Currently we are having one VM which should be moved from another node. We are using the Passthrough HDD/SSD/Physical disks to VM. Attaching screenshot of the same.
Currently we are having one VM which should be moved from another node. We are using the Passthrough HDD/SSD/Physical disks to VM. Attaching screenshot of the same.
I'm not sure what your question is. I would do something like this: shutdown VM, backup (without the passed through disks), copy backup to new node, restore VM from backup (on new node), shutdown both nodes, transplant the physical disks to the other node, start nodes, double check and fix paths to passed through disks, start VM (on new node) and delete VM on old node. Plan each step carefully yourself!
Like this post can we move VM from old node to new node.
Thank you, kindly! I was able to transfer the config files to the new node and was impressed to see the VMs populate almost immediately. Taking your tip to remove the config files from the former node to prevent any collisions if both instances were to boot at the same time, here are the steps I took, in case a step-by-step guide helps anybody else. I'll refer to the old and new nodes as Node A and Node B, respectively.

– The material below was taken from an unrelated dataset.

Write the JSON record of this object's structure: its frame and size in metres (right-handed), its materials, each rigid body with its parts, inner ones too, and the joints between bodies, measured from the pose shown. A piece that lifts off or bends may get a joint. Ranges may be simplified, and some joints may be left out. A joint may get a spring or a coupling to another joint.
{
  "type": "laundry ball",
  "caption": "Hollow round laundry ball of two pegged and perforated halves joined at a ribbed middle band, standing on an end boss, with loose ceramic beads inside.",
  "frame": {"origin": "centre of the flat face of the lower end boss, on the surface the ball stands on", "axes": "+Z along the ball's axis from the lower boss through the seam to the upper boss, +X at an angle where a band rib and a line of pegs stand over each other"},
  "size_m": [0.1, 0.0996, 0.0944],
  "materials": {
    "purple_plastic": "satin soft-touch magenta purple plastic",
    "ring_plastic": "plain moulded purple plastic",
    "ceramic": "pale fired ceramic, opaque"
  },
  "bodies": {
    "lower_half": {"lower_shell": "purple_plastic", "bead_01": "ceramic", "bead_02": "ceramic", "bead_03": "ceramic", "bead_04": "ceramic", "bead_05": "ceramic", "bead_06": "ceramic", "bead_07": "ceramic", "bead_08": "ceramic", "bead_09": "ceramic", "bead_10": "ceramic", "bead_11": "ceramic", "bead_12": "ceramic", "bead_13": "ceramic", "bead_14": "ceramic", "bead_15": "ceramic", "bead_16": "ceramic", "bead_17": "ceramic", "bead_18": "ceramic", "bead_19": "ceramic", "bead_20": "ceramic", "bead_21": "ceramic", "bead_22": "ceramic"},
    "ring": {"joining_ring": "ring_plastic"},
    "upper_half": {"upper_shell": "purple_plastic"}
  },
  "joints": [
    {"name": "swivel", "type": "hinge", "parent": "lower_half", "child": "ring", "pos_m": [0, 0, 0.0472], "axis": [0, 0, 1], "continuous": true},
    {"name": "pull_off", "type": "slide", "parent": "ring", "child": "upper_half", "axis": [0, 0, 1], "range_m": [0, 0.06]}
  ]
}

Shutdown the VM and confirm its status is "Stopped" in the Proxmox web GUI
Log into Node A CLI, browse to the config file directory and rename the config file. The VM will disappear from the web GUI. cd /etc/pve/qemu-server/
mv 123.conf 123.conf.bak
Create a directory to store the config files on a shared mount point, accessible by Node B (useful as I was migrating several VMs at once) mkdir /mnt/pve/[shared]/pve-conf-files
Copy the config file from Node A to the config folder on the shared drive cp 123.conf.bak /mnt/pve/[shared]/pve-conf-files
Log into Node B CLI, browse to the local config file directory, and copy the config files over from the shared drive cd /etc/pve/qemu-servers
cp /mnt/pve/[shared]/pve-conf-files/123.conf.bak .

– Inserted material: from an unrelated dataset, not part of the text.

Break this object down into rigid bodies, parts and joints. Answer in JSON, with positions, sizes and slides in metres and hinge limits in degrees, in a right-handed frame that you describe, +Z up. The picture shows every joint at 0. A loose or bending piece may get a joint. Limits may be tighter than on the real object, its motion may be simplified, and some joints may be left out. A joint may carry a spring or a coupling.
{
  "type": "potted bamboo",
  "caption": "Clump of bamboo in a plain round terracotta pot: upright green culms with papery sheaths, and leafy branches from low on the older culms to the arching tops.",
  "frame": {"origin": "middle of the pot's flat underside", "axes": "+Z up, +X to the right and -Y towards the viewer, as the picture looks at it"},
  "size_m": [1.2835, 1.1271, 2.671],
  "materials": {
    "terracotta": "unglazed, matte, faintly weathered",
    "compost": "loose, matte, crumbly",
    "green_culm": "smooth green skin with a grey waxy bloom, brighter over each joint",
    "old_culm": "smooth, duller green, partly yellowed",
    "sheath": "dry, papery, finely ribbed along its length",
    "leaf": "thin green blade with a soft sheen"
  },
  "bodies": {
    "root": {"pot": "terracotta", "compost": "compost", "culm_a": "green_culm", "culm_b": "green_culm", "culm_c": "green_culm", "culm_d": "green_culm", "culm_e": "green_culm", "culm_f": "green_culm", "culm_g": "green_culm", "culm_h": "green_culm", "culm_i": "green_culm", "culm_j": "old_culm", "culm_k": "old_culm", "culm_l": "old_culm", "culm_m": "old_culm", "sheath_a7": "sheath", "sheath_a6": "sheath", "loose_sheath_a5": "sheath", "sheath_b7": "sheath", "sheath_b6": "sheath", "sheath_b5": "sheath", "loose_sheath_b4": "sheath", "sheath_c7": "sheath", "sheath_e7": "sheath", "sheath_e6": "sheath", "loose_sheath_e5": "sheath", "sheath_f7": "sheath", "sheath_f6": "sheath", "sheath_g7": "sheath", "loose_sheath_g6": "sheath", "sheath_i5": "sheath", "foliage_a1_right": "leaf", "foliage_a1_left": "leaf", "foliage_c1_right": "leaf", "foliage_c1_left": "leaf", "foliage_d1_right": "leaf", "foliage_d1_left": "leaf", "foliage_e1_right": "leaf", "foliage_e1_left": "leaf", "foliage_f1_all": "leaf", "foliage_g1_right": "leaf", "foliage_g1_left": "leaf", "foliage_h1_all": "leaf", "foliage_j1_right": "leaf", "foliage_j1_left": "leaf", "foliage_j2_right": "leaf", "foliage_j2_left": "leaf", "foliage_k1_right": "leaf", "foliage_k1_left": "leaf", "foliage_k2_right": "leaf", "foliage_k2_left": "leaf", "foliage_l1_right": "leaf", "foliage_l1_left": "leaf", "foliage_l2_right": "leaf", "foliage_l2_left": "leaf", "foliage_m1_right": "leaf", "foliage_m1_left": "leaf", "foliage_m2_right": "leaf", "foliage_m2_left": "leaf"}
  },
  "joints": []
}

Rename the copied config file back to its original name mv 123.conf.bak 123.conf
The VM will now appear in the web GUI for Node B and may be started normally once it has loaded.
This wasn't that difficult, in the end, though I'm surprised that all I needed to do was move a configuration file that was only about 10-20 lines of text in many cases. This method didn't copy over backup settings but those are easy to replicate if I make sure I've documented things before taking a VM offline.